Additional Requirements:
Research Rotations:
In addition to undertaking specially designed interdisciplinary coursework, students complete research rotations during the first year of study that prepare them for independent research in the field of decision neuroscience. Students are required to complete two laboratory rotations in their first year (Fall and Spring) that would ideally be in different subfields with different mentors. Students also have the option to complete a third rotation during the Summer if they require additional exposure.

Research rotations are designed to give students a wide range of knowledge in the area of decision neuroscience by being engaged in the research of an assigned lab.

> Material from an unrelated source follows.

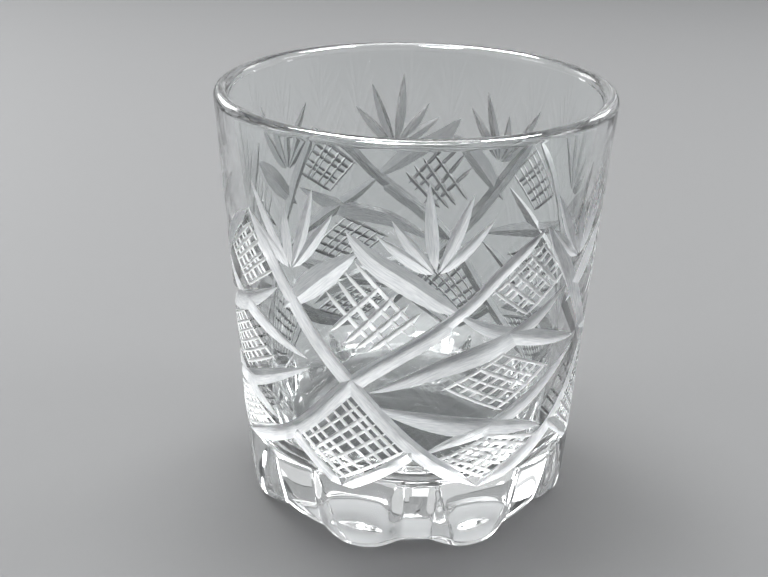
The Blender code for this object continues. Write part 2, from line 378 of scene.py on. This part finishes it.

When rotating through a lab (or with a research mentor), students are often paired with a senior lab member (e.g., a postdoctoral fellow or senior graduate student) to work on an ongoing research project. In some cases, they may be given a new project based on their knowledge and skill levels. Students are not, however, expected to complete a full project within an academic term.

Research Meetings:
Students are expected to attend research meetings and to be fully engaged in the research culture.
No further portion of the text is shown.